# New Outbacker Here



## Amy (Apr 23, 2005)

I have appreciated reading the insight here as we have shopped for a RV. We decided on the Outback 21rs (2002) and will be inspecting and picking it up this week! This is our 1st tt, although our parents have a 5th wheel and we have camped a ton with them. We have 2 small kids and look forward to having our own space. Any advice on what specific issues to look for when we go to inspect the trailer? We are purchasing from an individual who is upgrading to a larger tt. Any advice would be appreciated!
-Amy
Outbacker wanna be


----------



## Sexy Momma (Apr 18, 2005)

Well Welcome Amy!
Congrats on getting the 21RS. You'll love it. You'll find lots of info and suggestions here. I'd give you some except I know about as much as you. Our '06 28RSDS won't be here for another 3 weeks, and by then I'll be asking you questions.

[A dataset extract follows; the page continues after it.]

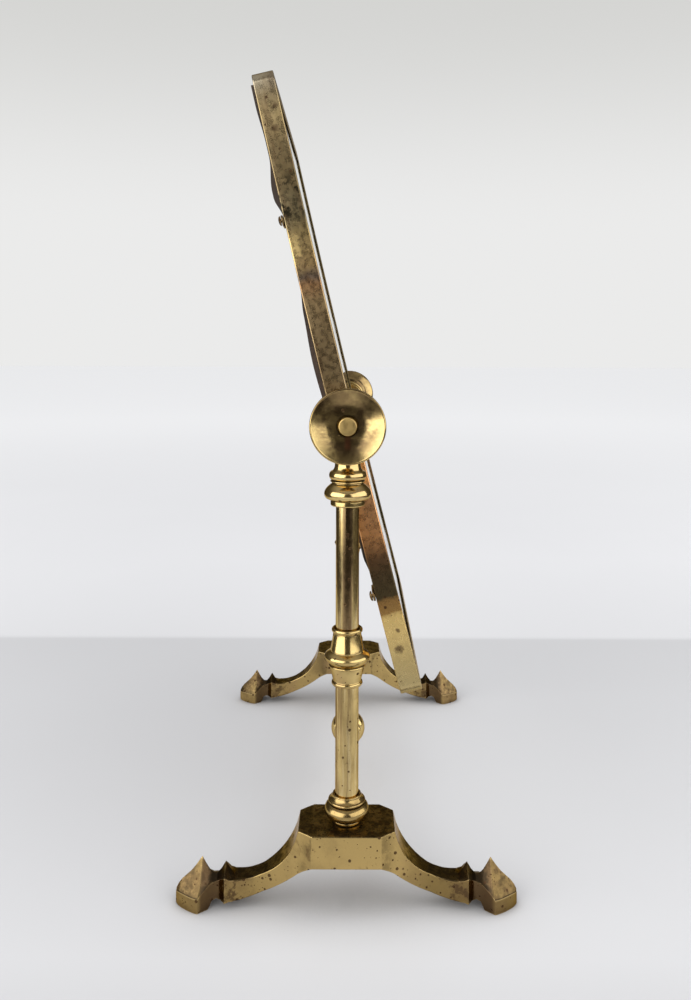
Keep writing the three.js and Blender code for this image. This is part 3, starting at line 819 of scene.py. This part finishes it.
def finish_piece(bm, node, surface, place=UPRIGHT):
    """Turns a solid in millimetres into the fine piece that stands for a CAD node."""
    bmesh.ops.remove_doubles(bm, verts=bm.verts, dist=1e-5)
    bmesh.ops.recalc_face_normals(bm, faces=bm.faces)
    bmesh.ops.scale(bm, vec=(MM, MM, MM), verts=bm.verts)
    for face in bm.faces:
        face.smooth = True
    for edge in bm.edges:
        if len(edge.link_faces) == 2:
            edge.smooth = edge.calc_face_angle() < SHARP_ANGLE
    piece = object_from(bm, f"{node}_fine")
    piece.data.materials.append(surface)
    piece.matrix_world = place
    even = piece.modifiers.new("even_normals", "WEIGHTED_NORMAL")
    even.keep_sharp = True
    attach(piece, BODY_OF[node])
    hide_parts(node)


# ---------------------------------------------------------------- cast feet

LEG = {"root": 8, "thin": 4, "thin_from": 32, "end": 43, "arch_end": 46.3}
TOE_EDGE = 56.2  # how far out the toe is at its widest


def leg_top(y):
    """Height of the leg's back, an arc that falls from the block and levels out."""
    bend_y, bend_z, radius = 43, 36, 25.2
    return bend_z - math.sqrt(radius**2 - (y - bend_y) ** 2)


def leg_underside(y, block_bottom):
    """Height of the arch under the leg, no higher than the block's own underside."""
    low, rise, reach, power = 2.6, 14.5, 30.1, 1.82
    return min(block_bottom, low + rise * ((LEG["arch_end"] - y) / reach) ** power)


def leg_half_width(y):
    """The leg narrows from its root and flares a little towards the ridge."""
    root_end, flare = 18, 0.5
    taper = min(max((y - root_end) / (LEG["thin_from"] - root_end), 0), 1)
    narrowing = (LEG["thin"] - LEG["root"]) * taper
    return LEG["root"] + narrowing + flare * smooth_step(37, LEG["end"], y)


def foot_sections(top, bottom, half_width, tip):
    """Sections of half a foot: [reach, half width, underside, shoulder, crest]."""
    sections = [
        [0, half_width, bottom, top, top],
        [13, half_width, bottom, top, top],
        [16, 9.6, leg_underside(16, bottom), top, top],
    ]
    steps = 20
    start = 18.2
    for k in range(steps + 1):
        y = start + (LEG["end"] - start) * k / steps
        crest = leg_top(y)
        sections.append([y, leg_half_width(y), leg_underside(y, bottom), crest, crest])
    ridge = [
        [44.8, 4.95, 2.8, 11.0, 13.2],
        [46.4, 5.6, 2.5, 12.0, 15.9],
        [48.0, 4.0, 3.1, 10.8, 13.2],
        [49.6, 3.5, 3.4, 10.0, 11.3],
    ]
    toe = [
        [51.2, 3.9, 2.8, 9.7, 11.4],
        [52.6, 5.0, 0, 8.7, 12.8],
        [54.1, 6.2, 0, 7.4, 15.2],
        [55.5, 7.3, 0, 6.2, 17.8],
        [TOE_EDGE, 7.9, 0, 5.6, 16.7],
        [57.7, 7.3, 0, 5.6, 14.6],
        [59.5, 6.3, 0, 5.6, 12.4],
        [61.4, 5.0, 0, 5.6, 10.7],
        [63.2, 3.6, 0, 5.5, 9.1],
        [64.6, 2.3, 0.2, 5.3, 7.4],
        [tip, 1.1, 0.5, 5.0, 5.6],
    ]
    return [*sections, *ridge, *toe]


def foot_corners(reach, wide, under, shoulder, crest):
    """A section's seven corners, with a groove between box and pyramid on the toe's outer faces."""
    if reach >= TOE_EDGE:
        inner, low = max(wide - 0.5, 0.2), shoulder - 0.35
    else:
        inner, low = 0.75 * wide, shoulder + 0.25 * (crest - shoulder)
    right = [(wide, under), (wide, shoulder), (inner, low)]
    left = [(-x, z) for x, z in reversed(right)]
    return [*right, (0, crest), *left]


def cast_foot(side, surface):
    """One casting: the block, two arched legs, and a pointed ridge and toe on each."""
    node = f"foot_casting_{side}"
    low, high = box_mm(node)
    centre_x = (low.x + high.x) / 2
    nut_low, nut_high = box_mm(f"tie_nut_{side}")
    room = 0.6  # round the nut, and below it
    bottom = nut_low.z - room
    half = foot_sections(high.z, bottom, (high.x - low.x) / 2, high.y)
    sections = [[-y, *rest] for y, *rest in half[:0:-1]] + half
    bm = bmesh.new()
    rings = []
    for y, *section in sections:
        corners = foot_corners(abs(y), *section)
        rings.append([bm.verts.new((centre_x + x, y, z)) for x, z in corners])
    join_rings(bm, rings)
    bm.faces.new(rings[0])
    bm.faces.new(rings[-1])
    bevel_edges(bm, 0.45, where=lambda middle: abs(middle.y) < LEG["end"])
    bevel_edges(bm, 0.14, 2, where=lambda middle: abs(middle.y) > LEG["end"] + 0.5)
    recess = drilled(
        bm,
        (nut_high.x - nut_low.x) / 2 + room,
        bottom - 2,
        nut_high.z + GAP,
        (centre_x, 0),
        "Z",
        96,
    )
    finish_piece(recess, node, surface)


# ---------------------------------------------------------------- columns

BORE = 4.52  # inside of a collar, on the tube


def base_collar_profile(height):
    """Flange, neck, broad bead, thin ring and a cone up to the tube."""
    outline = [(BORE, 0), (5.6, 0), (5.6, 0.8), (4.9, 1.3), (5.2, 1.6)]
    outline += bead(6.2, 8.5, 1.7, 7.1, 18)
    outline += bead(6.5, 7.15, 7.3, 8.5, 8)
    outline += hollow((6.4, 8.6), (5.5, height - 0.2), 0.25, 5)
    outline += [(5.2, height), (4.7, height - 0.1), (BORE, height - 1.2), (BORE, 0)]
    return rounded(outline, 0.25)


def middle_collar_profile(height):
    """Bottom ring, cup, thin ring, sharp-edged band and a sleeve that tapers to a lip."""
    outline = [(BORE, 0), (5.7, 0)]
    outline += bead(5.6, 6.0, 0.1, 1.5, 8)
    outline += [(5.45, 1.7)]
    outline += [(5.7, 2.9), (6.05, 4.2), (6.35, 5.4), (6.55, 6.4), (6.6, 7.0)]
    outline += bead(6.65, 7.1, 7.1, 7.9, 8)
    outline += [(6.8, 8.1), (7.6, 8.8), (8.35, 9.7), (8.8, 10.7), (8.8, 11.1)]
    outline += [(8.4, 11.8), (7.6, 12.4), (6.7, 12.8), (6.4, 13.1)]
    outline += hollow((6.45, 13.3), (5.4, height - 1.8), 0.08, 8)
    outline += bead(5.4, 6.0, height - 1.6, height, 10)
    outline += [(5.2, height - 0.1), (4.75, height - 0.5), (BORE, height - 1.6), (BORE, 0)]
    return rounded(outline, 0.22)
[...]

Anyway, hope you enjoy your new 21RS. BTW, you're not an Outbacker wanna be. You now ARE an Outbacker!


----------



## Oregon_Camper (Sep 13, 2004)

I would use the PDI that everyone here uses when they go to pick up their new Outback.

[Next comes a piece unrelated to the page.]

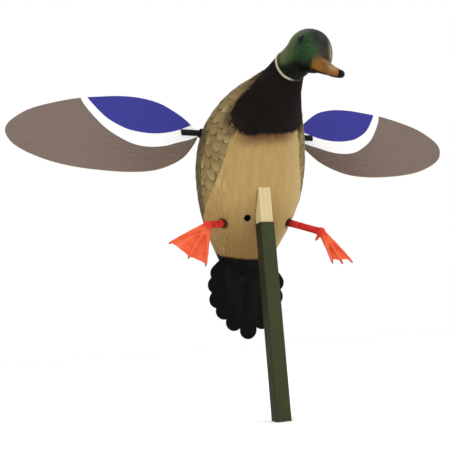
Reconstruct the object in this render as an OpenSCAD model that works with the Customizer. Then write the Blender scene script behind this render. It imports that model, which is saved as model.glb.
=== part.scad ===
// Motion wing decoy: a drake mallard in landing posture on a square stake.
// The wings spin about a cross shaft that a battery motor turns inside the hollow body.
// Origin: centre of the stake's lower end. +Z runs up the stake, the bird faces -Y.

/* [Stake] */
// Outside width of the square tube
tube_w = 25.4; // [20:0.1:30]
// Wall thickness of the square tube
tube_wall = 1.65; // [1.2:0.05:2]
// Rounding of the tube's long edges
tube_round = 2.2; // [1.8:0.1:3]
// Length of the tube above its lower end
tube_len = 324.5; // [250:0.5:340]
// Width of the bare wooden peg
peg_w = 22; // [16:0.1:22]
// Height of the top of the peg
peg_top = 444; // [430:1:444]
// How far the peg goes down into the tube
peg_plug = 60; // [40:5:100]

/* [Wings] */
// Height of the wing axis
axle_z = 494; // [492:1:496]
// Distance of the wing axis behind the stake
axle_y = 38.6; // [37:0.1:40]
// Wing angle at rest, top edge leaning back
wing_lean = 17.2; // [0:0.1:25]
// Thickness of a wing panel
wing_t = 3; // [2:0.5:4]
// Radius of the shaft
shaft_r = 4; // [3:0.5:4]
// Radius of a wing hub
hub_r = 6.5; // [6:0.1:7]
// Distance from the middle to a hub's outer end
hub_end = 127.3; // [124:0.1:130]

/* [Body] */
// Pitch of the body above level
body_pitch = 55; // [50:1:58]
// Wall thickness of the shell
shell_t = 3; // [2.5:0.5:3.5]

/* [Head] */
// Turn of the head to the bird's left
head_turn = 9.3; // [0:0.1:12]
// Nod of the head below level
head_nod = 31.5; // [20:0.5:34]

/* [Hatch] */
// Half the width of the back hatch
hatch_hw = 36; // [30:1:38]
// Gap around the hatch
hatch_gap = 0.5; // [0.4:0.1:0.8]

/* [Hidden] */

fit = 0.05;

// ---- shared shapes -------------------------------------------------------

// The body's own frame: x across, y toward its back, z toward its head.
module in_body() translate([0, axle_y, axle_z]) rotate([90 - body_pitch, 0, 0]) children();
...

Set the current owners expectation that you plan on doing this inspection prior to paying for the trailer. I was very lucky and bought from a member of this board (Y-Guy) and we still were together for almost 4hrs going over everything.

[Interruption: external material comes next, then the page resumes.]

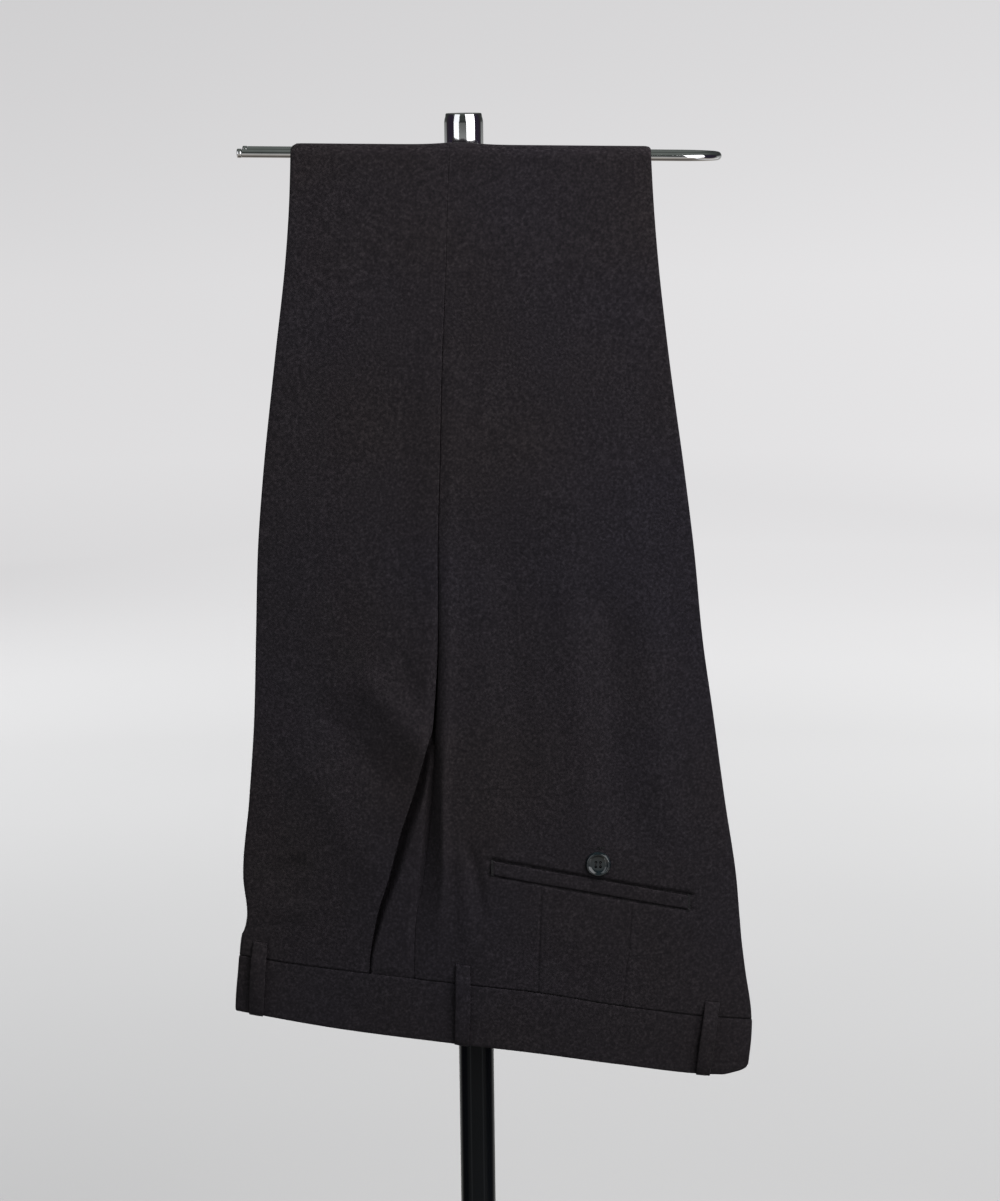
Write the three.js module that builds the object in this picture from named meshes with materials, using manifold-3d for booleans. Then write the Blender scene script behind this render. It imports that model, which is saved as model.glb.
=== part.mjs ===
// Suit trousers hung waist down over the front prong of a chrome rail on a round stand.
// Millimetres. +Z is up, -Y is the front, +X runs towards the back crease of the trousers.
// The origin is on the floor, on the axis of the pole.
//
// The trousers are pressed flat along their creases and folded leg on leg. Four layers of
// cloth pass over the prong: the left leg's outer face lies on the rod, then the left leg's
// inner face, the right leg's inner face, and the right leg's outer face on top.
import * as THREE from 'three';
import { mergeVertices } from 'three/addons/utils/BufferGeometryUtils.js';
import Module from 'manifold-3d';

const wasm = await Module();
wasm.setup();

// ---------------------------------------------------------------- driving dimensions

// stand
const railHeight = 1050; // axis of the rail where it meets the pole
const railReach = 50; // the front prong stands this far in front of the pole's axis
const railDip = Math.tan(THREE.MathUtils.degToRad(1.15)); // the closed end hangs a little low
const rodRadius = 3;
const prongStart = -147.7; // open end of both prongs
const bendStart = 146; // where both prongs turn into the closed end
const poleRadius = 12;
const sleeveRadius = 13.3;
const sleeveWall = 1;
const sleeveRise = 26.3; // top of the sleeve above the rail
const sleeveDrop = 40; // foot of the sleeve below the rail
const baseRadius = 155;
const baseThickness = 8;
const clearance = 0.3; // between any two touching pieces
const capOversize = 0.3; // an end cap is this much larger than the rod in radius

// cloth
const clothThickness = 1;
const bandThickness = 1.6; // waistband with its interlining
const bandGap = 0.5; // between the panels and the waistband
const layerStep = clothThickness + clearance;
const leftInset = 1.5; // the left leg lies this far inside the right leg's creases
const hemFall = 450; // the hems hang this far below the rail, behind it
const lift = 0.7; // what lies on a panel stands this far off it

// Falls are measured down from the rail's axis. They are positive in front of the rail
// and negative behind it. "across" is the position along X.

// Creases and side seam of the folded leg
const outline = [
  { fall: -hemFall, front: -95, seam: -1, back: 105 },
  { fall: -230, front: -105, seam: -5, back: 115 },
  { fall: 0, front: -114.5, seam: -9.5, back: 124.5 },
  { fall: 30, front: -116, seam: -11, back: 126 },
  { fall: 70, front: -119.5, seam: -12.5, back: 129 },
  { fall: 135, front: -128, seam: -16, back: 136 },
  { fall: 215, front: -138, seam: -19, back: 146.5 },
  { fall: 270, front: -143, seam: -21, back: 153 },
  { fall: 325, front: -145.5, seam: -21.5, back: 158 },
  { fall: 380, front: -148, seam: -24, back: 165.5 },
  { fall: 440, front: -153, seam: -28, back: 173.5 },
  { fall: 495, front: -158.5, seam: -34.5, back: 181.5 },
  { fall: 520, front: -156.5, seam: -39.5, back: 183.5 },
  { fall: 545, front: -161, seam: -41.5, back: 185.5 },
  { fall: 570, front: -164, seam: -41.5, back: 189.5 },
  { fall: 595, front: -166, seam: -41.5, back: 192 },
  { fall: 640, front: -166, seam: -41.5, back: 191 },
];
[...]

That brings up another issue. Take some paper/pen with you. There are a LOT of things you need to remember and writing them down will be very helpful when you go ou the first time. I was lucky to have my first trip with 14 other Outbackers (NW Rally) and all of my "uh...how do I do that again" question were answered with ease.

Remember to buy mirrors for your truck prior to picking up the trailer.

Good Luck and welcome to the board.


----------



## z-family (Oct 2, 2004)




----------



## Ghosty (Jan 17, 2005)

Unfortunatley for you when you drive off with the TT so goes the warranty so you need to make sure everything works..

Personally I would take along someone that is good at checking things to help go over the TT ... I bought mine new and it took me 3 hours at least-- ...

use the PDI that is on this site to go through everything.. off course the big things to check are:

1.inspect the fridge and make sure you see it cold and working
2.inspect the freezer (make sure its cold)
3.unhook the fridge from power and make sure the propane kicks in to keep it cold
4.run every propane appliance to make sure each works.
5.Tell him you want to check the hot water heater while the water is cold - (that way you can see how fast the heater heats up - but I would make sure that you could heat it on PROPANE first and then on electricty (heat the water on propane -- run it out to cool -- then heat it on electricity) 
6. Open the awning.
7. Turn on all the lights.
8.Check the tires 
9. Go over every inch of seals on the outside and look for cracks
10. Crank on the AC to the room gets cold - then switch and fire up the furnance.
11. Make sure that you fill the outside water tank full - that you gauges work -- and then run the pump to make sure that fresh water pumps out of all the faucets.
12. Then do the same while hooked to the city pressure.
13. Extend the slide and make sure that there are no cracks in the rubber.
14. Close the slide and make sure that the mechanism closes smooooothly!!
15. Open and close each window.
16. Bring a small plug in 110 volt lamp and check every socket to make sure it works.
17. Let your nose work for you -- if you get there and he has all the windows open then close them and seal the trailer and see if you smell anything "off" like mold and dank
18. Flush the toilet. 
19. Use the shower - hot and cold. 
20. Turn on the stove and burner at the same time to ensure that the regulator is fine.

The list can go on and on and on...

If it has a light, lite it.. if it has a handle -- turn it. ... if it has a switch, flip it.

Anyway -- good luck...


----------



## NDJollyMon (Aug 22, 2003)

Welcome! You can also check the main forum page (FAQ) for PDI checklists.


----------



## Amy (Apr 23, 2005)

Thanks for all the info. Luckily my father-in-law is picking up the trailer for us and is a meticulous tt owner. I will share this specific information with him to add to his list. I am lucky to have someone who knows tts well. I look forward to letting you all know when we have our outback home.... Thanks again


----------



## drobe5150 (Jan 21, 2005)

hi amy action .

you are not a wanna be anymore









congrats and enjoy your new (used) outback


----------